Phil, l'escapade africaine

Pointe-Noire - Saturnin, ambiance de quartier

31/07/2015

De retour à Pointe-Noire, je retrouve Saturnin, mon ami cycliste "des pistes de sable" rencontré 2 mois plus tôt. Je l'attends avec mon vélo chargé à stock à la "station savon". Le bus m'a cette fois-ci évité 2 jours d'étape de montagne dans le Mayombe, une route que j'ai déjà sillonné. Évidemment, le moyen me dépose un arrêt trop loin... Du coup, on est obligés de rebrousser sur 10 kilomètres pour arriver chez lui, où il m'invite à passer la nuit. Blocs de béton, baraques de planches, vieilles carcasses de bagnoles pourries, le quartier tout entier est bâti sur le sable. Saturnin, ébéniste, toiturier et réparateur-vélo construit sa maison en planches non loin de là, avec de maigres moyens. Ici, c'est l'ambiance quartier-village où les 3 maisons alentours et toute la marmaille se retrouvent au coin du feu commun, préparant les repas, dansant parfois pour éviter la fraîcheur nocturne. Je fais comme tout l'monde: je me mets à tortiller du derrière, ce qui rend hilare toute la tribu des enfants.

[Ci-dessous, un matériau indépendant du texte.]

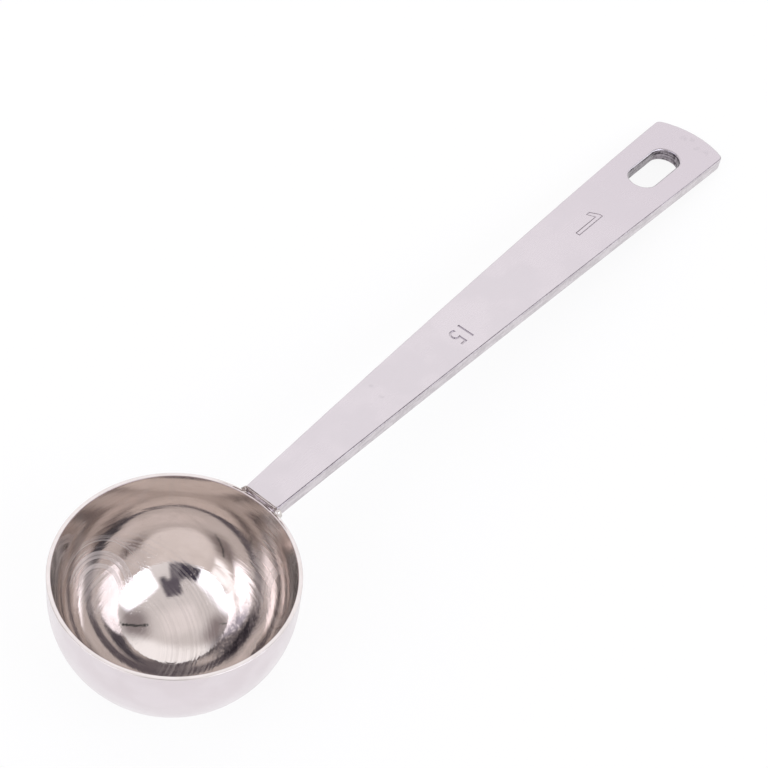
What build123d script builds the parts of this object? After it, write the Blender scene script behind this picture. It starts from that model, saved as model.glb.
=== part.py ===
from build123d import *
import os
from math import asin, atan2, cos, hypot, sin

# Measuring scoop: a deep-drawn bowl with a flat stamped handle butted against its wall and welded there.
# It lies on a table, as it does in use: the bowl's round bottom and the tip's lower edge touch Z = 0.
# +X runs along the handle, +Y to its left, and the origin is under the middle of the whole spoon.
# Heights and distances named here are the spoon's own: from the plane of the mouth and from its axis.

# Bowl, drawn from sheet: a short straight wall over a bottom that is half a ball. Brimful it holds 15 ml.
bowl_outer_radius = 18.0
bowl_wall = 0.68
straight_wall_depth = 4.3
rim_rounding_share = 0.2
# The handle's straight end presses a shallow flat into the wall.
seat_depth_share = 0.36
seat_margin = 0.2

# Handle, stamped from strip and bowed upwards a little along its length.
handle_thickness = 2.45
handle_reach = 120.3
butt_width = 6.2
tip_width = 14.5
# Each side is one gentle curve, drawn towards this width at this share of the reach.
flare_width = 13.66
flare_share = 0.78
tip_bow = 1.9
tip_corner_radius = 0.8
butt_corner_radius = 0.6
butt_height = 0.8
tip_height = 1.9
arch_height = 0.82
handle_edge_radius = 0.3

# Hanging slot near the tip, with a softened upper edge.
slot_length = 12.7
slot_width = 5.34
slot_to_tip = 14.2
slot_edge_radius = 0.45

# Weld metal where the handle meets the wall.
bead_leg = 1.1
bead_length_share = 0.96
bead_crown_share = 0.12
nugget_radius = 0.75
nugget_drop = 0.5
# A nugget's centre lies this far outside the corner, along the handle and across it, in its own radii.
nugget_offset_shares = (0.27, 0.13)

# How far a crossing or cutting solid runs past what it crosses or cuts.
overrun = 5.0

# What follows from these sizes.
bowl_inner_radius = bowl_outer_radius - bowl_wall
seat_distance = bowl_outer_radius - bowl_wall * seat_depth_share
tip_distance = seat_distance + handle_reach
underside_at_seat = butt_height - handle_thickness
underside_at_tip = tip_height - handle_thickness

# The spoon's tilt on the table: the floor touches the round bottom, whose centre lies where the straight
# wall ends, and passes under the tip's lower edge.
tip_over_centre = underside_at_tip + straight_wall_depth
tilt = asin(bowl_outer_radius / hypot(tip_distance, tip_over_centre)) + atan2(tip_over_centre, tip_distance)

# Where the mouth's centre stands over the floor and along the spoon.
mouth_rise = straight_wall_depth * cos(tilt) + bowl_outer_radius
back_end = -straight_wall_depth * sin(tilt) - bowl_outer_radius
tip_end = tip_distance * cos(tilt) + tip_height * sin(tilt)
mouth_centre = (-(back_end + tip_end) / 2, 0, mouth_rise)
mouth = Plane(origin=mouth_centre, x_dir=(cos(tilt), 0, -sin(tilt)), z_dir=(sin(tilt), 0, cos(tilt)))
# The upright plane along the spoon: the handle lies to its right, and the mouth's normal points up it.
lengthwise = Plane(origin=mouth.origin, x_dir=mouth.x_dir, z_dir=-mouth.y_dir)
upwards = Axis(mouth.origin, mouth.z_dir)


def top_height(share):
    """Height of the handle's top over the mouth's plane, at a share of the way from the seat to the tip."""
    rise = (tip_height - butt_height) * share
    return butt_height + rise + 4 * arch_height * share * (1 - share)


def bowed_face(drop):
    """Three points along the handle's top, lowered by drop, from before the seat to past the tip."""
    past_share = overrun / handle_reach
    point_shares = (-past_share, 1 / 2, 1 + past_share)
    return [(seat_distance + share * handle_reach, top_height(share) - drop) for share in point_shares]


# The bowl: the wall's section, revolved about the mouth's axis.
with BuildPart() as bowl:
    with BuildSketch(lengthwise):
        with BuildLine():
            outer = CenterArc((0, -straight_wall_depth), bowl_outer_radius, -90, 90)
            inner = CenterArc((0, -straight_wall_depth), bowl_inner_radius, -90, 90)
            Polyline(outer @ 1, (bowl_outer_radius, 0), (bowl_inner_radius, 0), inner @ 1)
            Line(outer @ 0, inner @ 0)
        make_face()
    revolve(axis=upwards)
    # The trimmed rim is dressed: both of its edges are eased, and a level ring is left between them.
    rim = bowl.faces().sort_by(upwards)[-1]
    fillet(rim.edges(), radius=bowl_wall * rim_rounding_share)
    # The flat that the handle's end presses into the wall reaches down past the weld bead.
    with BuildSketch(mouth):
        with Locations((seat_distance, 0)):
            Rectangle(overrun, 2 * bowl_outer_radius, align=(Align.MIN, Align.CENTER))
    extrude(amount=underside_at_seat - bead_leg - seat_margin, mode=Mode.SUBTRACT)
bowl.part.label = "bowl"

# The handle: the bowed strip, trimmed to the blank's outline with its slot.
with BuildPart() as handle:
    with BuildSketch(lengthwise):
        with BuildLine():
            top = ThreePointArc(*bowed_face(0))
            underside = ThreePointArc(*bowed_face(handle_thickness))
            Line(top @ 0, underside @ 0)
            Line(top @ 1, underside @ 1)
        make_face()
    extrude(amount=tip_width, both=True)
    with BuildSketch(mouth) as blank:
        with BuildLine():
            corner_distance = tip_distance - tip_bow
            side = Bezier(
                (seat_distance, butt_width / 2),
                (seat_distance + handle_reach * flare_share, flare_width / 2),
                (corner_distance, tip_width / 2),
            )
            mirror(side, about=Plane.XZ)
            ThreePointArc(side @ 1, (tip_distance, 0), (corner_distance, -tip_width / 2))
            Line(side @ 0, (seat_distance, -butt_width / 2))
        make_face()
        fillet(blank.vertices().group_by(Axis.X)[-1], radius=tip_corner_radius)
        fillet(blank.vertices().group_by(Axis.X)[0], radius=butt_corner_radius)
        with Locations((tip_distance - slot_to_tip, 0)):
            SlotOverall(slot_length, slot_width, mode=Mode.SUBTRACT)
    extrude(amount=handle_thickness + tip_height + arch_height + overrun, both=True, mode=Mode.INTERSECT)
    # Stamping leaves every long edge eased. The slot's upper edge is softer, for a hook to slide in.
    faces = handle.faces().sort_by(upwards)
    outer_edges = faces[-1].outer_wire().edges() + faces[0].edges()
    slot_edges = faces[-1].inner_wires()[0].edges()
    fillet(outer_edges, radius=handle_edge_radius)
    fillet(slot_edges, radius=slot_edge_radius)
handle.part.label = "handle"

# The weld bead under the handle: a fillet with a slight crown, laid between its underside and the flat.
with BuildPart() as weld_bead:
    with BuildSketch(lengthwise):
        with BuildLine():
            toe = (seat_distance, underside_at_seat - bead_leg)
            nose = (seat_distance + bead_leg, underside_at_seat)
            root_height = underside_at_seat + handle_edge_radius
            SagittaArc(toe, nose, -bead_leg * bead_crown_share)
            Polyline(nose, (nose[0], root_height), (seat_distance, root_height), toe)
        make_face()
    straight_butt = butt_width - 2 * butt_corner_radius
    extrude(amount=straight_butt * bead_length_share / 2, both=True)
    add(handle.part, mode=Mode.SUBTRACT)
weld_bead.part.label = "weld_bead"

# The weld nuggets: a drop of metal in each corner between the handle's side and the bowl's wall.
with BuildPart() as weld_nuggets:
    nugget_distance = seat_distance + nugget_radius * nugget_offset_shares[0]
    nugget_side = butt_width / 2 + nugget_radius * nugget_offset_shares[1]
    with Locations(mouth):
        with Locations(*[(nugget_distance, side, -nugget_drop) for side in (nugget_side, -nugget_side)]):
            Sphere(nugget_radius)
    with BuildSketch(mouth):
        Circle(bowl_outer_radius)
        with Locations((seat_distance, 0)):
            Rectangle(overrun, 2 * bowl_outer_radius, align=(Align.MIN, Align.CENTER), mode=Mode.SUBTRACT)
    extrude(amount=nugget_drop + nugget_radius + overrun, both=True, mode=Mode.SUBTRACT)
    add(handle.part, mode=Mode.SUBTRACT)
weld_nuggets.part.label = "weld_nuggets"

os.makedirs("parts", exist_ok=True)
export_step(bowl.part, "parts/bowl.step")
export_step(handle.part, "parts/handle.step")
export_step(weld_bead.part, "parts/weld_bead.step")
export_step(weld_nuggets.part, "parts/weld_nuggets.step")
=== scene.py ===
"""A stainless measuring scoop: a polished round bowl, a flat flared handle, and the weld that joins them.

Lengths are in metres. Pieces are shaped in the spoon's own frame, whose origin is the middle of the mouth,
with +X along the handle and +Z out of the mouth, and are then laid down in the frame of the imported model.
Finishes read the spoon's own frame in millimetres, and their relief is in micrometres.
"""
import logging
from contextlib import contextmanager
from dataclasses import dataclass
from enum import Enum
from math import asin, atan2, cos, degrees, hypot, pi, radians, sin, sqrt
from typing import Callable, Iterator, Optional, Union

import bmesh
import bpy
from bmesh.types import BMEdge
from bpy.types import Material, Node, NodeSocket, NodeTree, Object
from mathutils import Matrix, Vector


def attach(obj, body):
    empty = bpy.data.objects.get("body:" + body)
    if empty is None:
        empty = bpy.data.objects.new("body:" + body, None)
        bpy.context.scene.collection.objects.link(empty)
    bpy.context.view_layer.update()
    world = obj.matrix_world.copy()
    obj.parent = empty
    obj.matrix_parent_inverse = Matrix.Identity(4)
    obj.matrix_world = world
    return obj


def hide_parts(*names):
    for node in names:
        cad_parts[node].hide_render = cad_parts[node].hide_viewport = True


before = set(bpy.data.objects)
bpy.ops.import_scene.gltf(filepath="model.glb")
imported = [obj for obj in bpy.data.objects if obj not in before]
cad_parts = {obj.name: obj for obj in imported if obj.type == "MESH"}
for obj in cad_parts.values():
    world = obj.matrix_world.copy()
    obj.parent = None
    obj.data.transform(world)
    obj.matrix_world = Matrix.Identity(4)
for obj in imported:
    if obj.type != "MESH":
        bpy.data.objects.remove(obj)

LOG = logging.getLogger("scoop")
MM = 0.001
MICROMETRE = 1.0e-6
# Places closer than this are one. A loose match also allows for what an operator rounds off.
TINY = 1e-7
LOOSE = 10 * TINY

Triple = tuple[float, float, float]
Colour = tuple[float, float, float]
Span = tuple[float, float]
Ramp = tuple[float, float, float, float]
CENTRE: Triple = (0.0, 0.0, 0.0)
# What a cloudy pattern is about.
MIDDLE_TONE = 0.5


# ---------------------------------------------------------------- bench tools


class Element(Enum):
    """What an edit-mode step picks."""

    VERTEX = "VERT"
    EDGE = "EDGE"
    FACE = "FACE"


def deselect_all() -> None:
    """Leaves edit mode and deselects every object."""
    if bpy.context.object is not None and bpy.context.object.mode != "OBJECT":
        bpy.ops.object.mode_set(mode="OBJECT")
    bpy.ops.object.select_all(action="DESELECT")


def take_up(piece: Object) -> None:
    """Makes one piece the only selected and the active object.

    Args:
        piece: The object to work on.
    """
    deselect_all()
    piece.select_set(True)
    bpy.context.view_layer.objects.active = piece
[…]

Sa femme partie en pèlerinage 3 jours pour l'église, Saturnin s'occupe de ses 3 gosses avec beaucoup d'attention. Après les spaghettis du matin, ce soir, il nous mijote le coco-poulet, histoire que je n'oublie pas le fameux plat national du Congo. Saturnin a le plaisir de m'accueillir à table, avec de belles assiettes, à l'européenne. Les enfants prennent leur repas par terre, à l'africaine, dans des gamelles. Normal. Personne ne s'en plaindra. C'est juste mon regard qui est bizarre. A mes yeux d'européen nanti, invité à table, l'Afrique manque de moyens. Toujours la même rengaine... Pourtant, je repense aussi aux paroles de ce sage monsieur qui me disait: "Les européens nous ont apporté la table. Depuis, tout le monde mange chez soi, alors qu'avant on mangeait tous autour du même plat, en commun. C'est comme cela que l'individualisme est arrivé. L'égoïsme progresse chez nous." On mange dans une des 2 pièces de cette maison en déménagement, au beau milieu d'un grand atelier vélo, ambiance vieilles jantes et pneus usés, frontales et lampe à pétrole, radio à piles en fond sonore. "L'électricité, c'est une affaire de luxe au Congo" me dit Saturnin. Et malgré l'insistance de la copine Lydia pour que je squatte le lit de la voisine esseulée, je dormirai seul dans cette pièce où l'on improvise un matelas avec un système D pour fixer la moustiquaire.